Written task:
Every line holding the word "json" counts once. Give the total, nothing more.

Provided material:
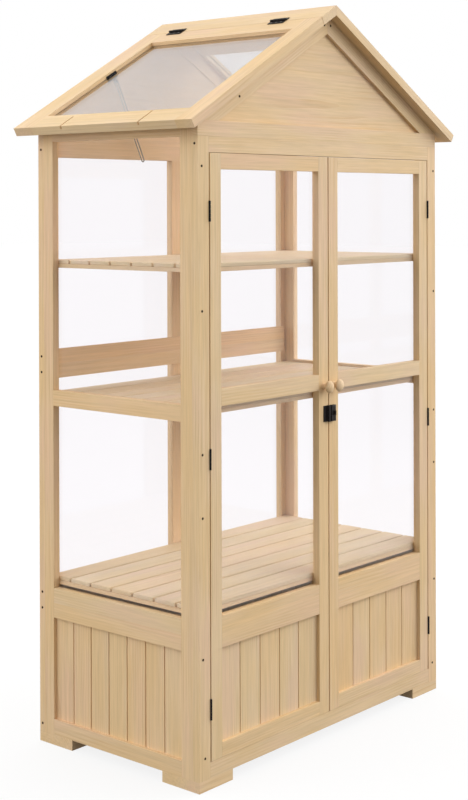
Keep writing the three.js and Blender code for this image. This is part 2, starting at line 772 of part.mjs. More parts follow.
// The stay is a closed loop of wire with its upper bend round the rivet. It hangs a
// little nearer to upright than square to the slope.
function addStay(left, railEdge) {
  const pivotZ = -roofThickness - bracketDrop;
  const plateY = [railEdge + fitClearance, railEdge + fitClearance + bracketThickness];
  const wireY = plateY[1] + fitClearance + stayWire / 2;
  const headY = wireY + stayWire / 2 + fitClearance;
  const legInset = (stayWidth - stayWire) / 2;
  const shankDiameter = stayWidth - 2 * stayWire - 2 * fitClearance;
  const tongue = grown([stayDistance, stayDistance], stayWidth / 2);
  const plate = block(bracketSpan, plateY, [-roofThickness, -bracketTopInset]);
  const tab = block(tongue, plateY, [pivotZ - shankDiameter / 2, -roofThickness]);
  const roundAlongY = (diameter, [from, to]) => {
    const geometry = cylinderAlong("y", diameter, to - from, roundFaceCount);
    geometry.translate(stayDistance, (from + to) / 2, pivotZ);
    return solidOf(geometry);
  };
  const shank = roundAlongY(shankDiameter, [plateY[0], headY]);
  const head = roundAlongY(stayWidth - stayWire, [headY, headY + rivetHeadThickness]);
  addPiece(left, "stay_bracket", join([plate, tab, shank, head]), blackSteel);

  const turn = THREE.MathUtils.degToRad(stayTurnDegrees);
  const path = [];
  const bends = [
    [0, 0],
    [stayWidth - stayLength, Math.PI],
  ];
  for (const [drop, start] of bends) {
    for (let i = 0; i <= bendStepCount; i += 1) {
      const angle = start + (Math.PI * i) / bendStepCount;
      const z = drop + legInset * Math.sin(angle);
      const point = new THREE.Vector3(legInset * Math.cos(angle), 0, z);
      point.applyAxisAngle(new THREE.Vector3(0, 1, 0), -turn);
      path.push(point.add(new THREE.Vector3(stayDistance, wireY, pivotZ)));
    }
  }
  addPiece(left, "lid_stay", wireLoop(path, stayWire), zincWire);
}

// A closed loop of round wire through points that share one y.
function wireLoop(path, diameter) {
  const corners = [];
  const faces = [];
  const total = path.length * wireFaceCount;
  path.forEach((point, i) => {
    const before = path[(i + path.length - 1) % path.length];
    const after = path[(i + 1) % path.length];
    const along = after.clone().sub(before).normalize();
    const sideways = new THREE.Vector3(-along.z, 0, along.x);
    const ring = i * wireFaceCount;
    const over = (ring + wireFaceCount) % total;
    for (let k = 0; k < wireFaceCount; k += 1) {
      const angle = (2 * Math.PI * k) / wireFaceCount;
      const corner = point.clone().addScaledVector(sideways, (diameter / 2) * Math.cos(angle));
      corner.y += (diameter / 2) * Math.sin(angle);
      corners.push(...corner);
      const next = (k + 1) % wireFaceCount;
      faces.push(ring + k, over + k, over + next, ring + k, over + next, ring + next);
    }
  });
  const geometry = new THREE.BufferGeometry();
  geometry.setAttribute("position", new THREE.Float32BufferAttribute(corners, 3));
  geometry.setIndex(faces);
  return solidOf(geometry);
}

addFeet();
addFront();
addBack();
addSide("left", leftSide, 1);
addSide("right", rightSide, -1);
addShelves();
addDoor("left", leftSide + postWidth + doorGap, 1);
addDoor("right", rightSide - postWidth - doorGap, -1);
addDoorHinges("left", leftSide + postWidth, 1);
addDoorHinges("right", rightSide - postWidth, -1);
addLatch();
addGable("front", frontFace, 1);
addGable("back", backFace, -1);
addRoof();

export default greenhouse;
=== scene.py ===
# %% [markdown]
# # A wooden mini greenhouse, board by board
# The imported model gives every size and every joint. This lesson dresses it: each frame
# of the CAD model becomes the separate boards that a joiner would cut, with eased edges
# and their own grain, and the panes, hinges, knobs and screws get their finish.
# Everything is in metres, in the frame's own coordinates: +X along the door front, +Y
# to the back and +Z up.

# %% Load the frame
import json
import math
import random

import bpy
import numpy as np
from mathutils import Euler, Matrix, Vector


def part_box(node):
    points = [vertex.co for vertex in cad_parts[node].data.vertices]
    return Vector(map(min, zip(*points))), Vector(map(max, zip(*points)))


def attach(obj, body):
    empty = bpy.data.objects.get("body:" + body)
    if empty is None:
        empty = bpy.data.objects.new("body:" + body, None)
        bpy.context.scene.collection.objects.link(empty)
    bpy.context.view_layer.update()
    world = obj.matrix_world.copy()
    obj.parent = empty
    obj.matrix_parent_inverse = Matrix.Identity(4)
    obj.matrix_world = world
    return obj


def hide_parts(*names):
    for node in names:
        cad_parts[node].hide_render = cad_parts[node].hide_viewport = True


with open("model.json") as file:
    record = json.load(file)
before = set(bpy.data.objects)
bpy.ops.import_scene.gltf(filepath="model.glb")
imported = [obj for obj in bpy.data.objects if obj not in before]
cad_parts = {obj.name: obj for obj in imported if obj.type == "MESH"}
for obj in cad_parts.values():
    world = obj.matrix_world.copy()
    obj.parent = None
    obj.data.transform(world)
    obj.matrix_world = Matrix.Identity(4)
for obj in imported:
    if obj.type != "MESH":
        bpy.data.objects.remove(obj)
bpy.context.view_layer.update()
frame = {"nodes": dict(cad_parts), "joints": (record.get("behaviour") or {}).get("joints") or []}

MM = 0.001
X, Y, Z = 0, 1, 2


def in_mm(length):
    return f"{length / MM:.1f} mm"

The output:
3